We were surprised to find that the indexation throughput was higher with 6 write threads than with 13 threads. However, the most important finding was the significant difference in CPU utilization between the two configurations. As suspected, the CPU utilization was much higher with 13 write threads. Although the difference between 6 and 1 threads was small, it was still noteworthy.

Based on this experiment, we learned that limiting the size of the write thread pool is one possible solution for controlling the indexation load on the cluster. Our use cases showed that the two best options were 6 and 1 threads. For clusters with a search-heavy load and strict service level agreements (SLAs), it is advisable to choose 1 thread since the CPU usage for indexing purposes will rarely exceed 10%, leaving most of the CPU power for search operations. However, for clusters that require both search and indexation to be available at a normal level, 6 threads seem to be a good choice.

The approach to optimizing an ES cluster to prevent overloading will vary depending on the specific use case. Our investigation focused on three main scenarios: clusters with heavy indexation load, clusters with heavy search load, and clusters with strict search service level agreements (SLAs).

For clusters with a heavy indexation load, memory is likely to be the overloaded resource. In this case, reducing the size of the write thread pool is the best solution for managing the load on the cluster. The optimal thread pool sizes for us were 6 and 1, depending on how much processing power should be reserved for searching.

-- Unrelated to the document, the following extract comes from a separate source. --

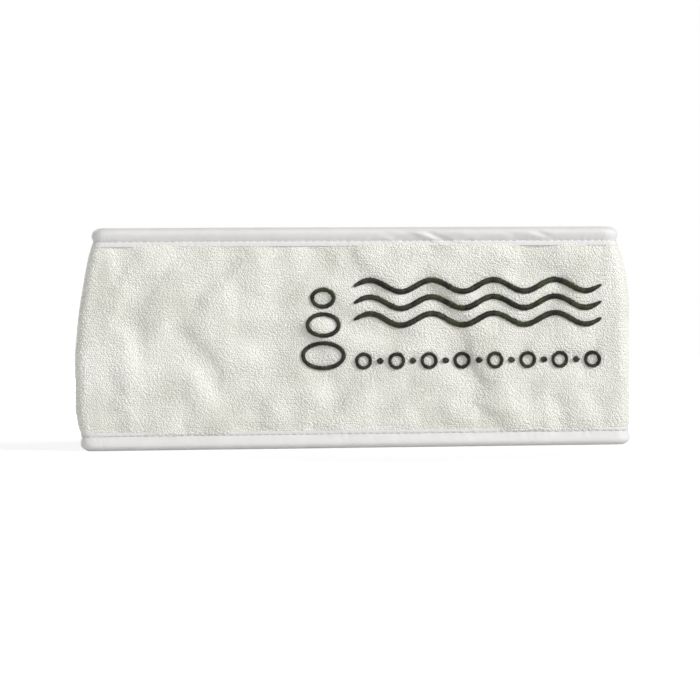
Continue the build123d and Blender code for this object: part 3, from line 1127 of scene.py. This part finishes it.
def end_pieces():
    """Tape and stitches over the strip's two free ends."""
    for name, edge, inward, body in (("inner_end", 0.0, 1, "left_arm"), ("tab_end", strip_end, -1, "tab")):
        tape_shape, stitches = Shape(), Shape()
        end_tape_piece(tape_shape, edge, inward)
        seam_along = edge + inward * (end_tape - end_flange + 0.25)
        for out in (valley_out + 0.5, inner_seam_out - 0.1):
            stitch_row(stitches, (seam_along, 5.0), (seam_along, band_height - 5.0), out)
        piece = tape_shape.piece(f"{name}_tape", tape_cloth)
        fix_to(piece, body, f"{name}_binding")
        piece = stitches.piece(f"{name}_stitches", white_thread)
        fix_to(piece, body, f"{name}_seam_thread")


# ---- stage, light and camera

def lit_for_camera(tree, seen, otherwise):
    """A value that differs between what the camera sees and what lights the object."""
    rays = tree.nodes.new("ShaderNodeLightPath")
    choice = tree.nodes.new("ShaderNodeMapRange")
    set_inputs(choice, To_Min=otherwise, To_Max=seen)
    tree.links.new(rays.outputs["Is Camera Ray"], choice.inputs["Value"])
    return choice.outputs["Result"]


def stage():
    """A wide pale floor that meets a white surround."""
    bpy.ops.mesh.primitive_circle_add(vertices=96, radius=8.0, fill_type="NGON", location=(0, 0, -0.0002))
    floor = bpy.context.object
    floor.name = "floor"
    material, surface, add, join = node_material("pale_floor")
    set_inputs(surface, Base_Color=(0.75, 0.75, 0.75, 1), Roughness=0.95, Specular_IOR_Level=0.0)
    set_inputs(surface, Emission_Color=(1, 1, 1, 1))
    place_node = add("ShaderNodeNewGeometry")
    away = add("ShaderNodeVectorMath", [(0, place_node.outputs["Position"])], operation="LENGTH")
    glow = add("ShaderNodeMapRange", [("Value", away.outputs["Value"])])
    set_inputs(glow, From_Min=0.13, From_Max=0.6, To_Min=0.48, To_Max=0.85)
    seen = add("ShaderNodeMath", operation="MULTIPLY")
    join(glow.outputs["Result"], seen.inputs[0])
    join(lit_for_camera(material.node_tree, 1.0, 0.0), seen.inputs[1])
    join(seen.outputs["Value"], surface.inputs["Emission Strength"])
    floor.data.materials.append(material)
    world = bpy.data.worlds.new("surround")
    world.use_nodes = True
    bpy.context.scene.world = world
    background = world.node_tree.nodes["Background"]
    set_inputs(background, Color=(1, 1, 1, 1))
    strength = lit_for_camera(world.node_tree, 1.0, 0.26)
    world.node_tree.links.new(strength, background.inputs["Strength"])


def light(name, location, target, size, power):
    """A round soft lamp that the camera doesn't see."""
    data = bpy.data.lights.new(name, "AREA")
    data.shape = "DISK"
    data.size = size
    data.energy = power
    lamp = bpy.data.objects.new(name, data)
    bpy.context.scene.collection.objects.link(lamp)
    lamp.location = location
    lamp.rotation_euler = (Vector(target) - Vector(location)).to_track_quat("-Z", "Y").to_euler()
    lamp.visible_camera = False


def camera():
    """Nearly square on to the front panel, from a little to its left, and turned by half a degree."""
    azimuth = math.radians(-5.2)
    roll = math.radians(-0.52)
    distance = 1.0
    view_width = 0.3136
    target = Vector((-0.0029, front_y * MM, 0.0437))
    back = Vector((math.sin(azimuth), -math.cos(azimuth), 0))
    data = bpy.data.cameras.new("camera")
    data.sensor_width = 36
    data.lens = data.sensor_width * distance / view_width
    eye = bpy.data.objects.new("camera", data)
    bpy.context.scene.collection.objects.link(eye)
    eye.location = target + back * distance
    turn = (-back).to_track_quat("-Z", "Y").to_matrix().to_4x4()
    eye.rotation_euler = (turn @ Matrix.Rotation(roll, 4, "Z")).to_euler()
    bpy.context.scene.camera = eye


strip_pieces()
end_pieces()
embroidery()
backing()
closure()
stage()
middle = (0, 0, 0.05)
light("key_right", (2.2, -1.65, 1.3), middle, 0.9, 62.0)
light("fill_front", (-0.45, -2.6, 0.9), middle, 2.0, 16.5)
light("back_soft", (-1.3, 2.2, 0.9), middle, 1.6, 46.0)
camera()
bpy.context.scene.view_settings.view_transform = "Standard"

For clusters with a heavy search load and/or strict search SLAs, the CPU is often the bottleneck. In this scenario, two solutions can be implemented in combination. First, tune the JVM garbage collection by explicitly setting the size of the young and old generations of memory (NewRatio) and reducing the frequency of GC pauses (by increasing MaxGCPauseMillis). Second, decrease the size of the write thread pool for the same reasons as in the previous scenario. This will significantly reduce the CPU power used for indexation and prevent indexing operations from heavily impacting searches.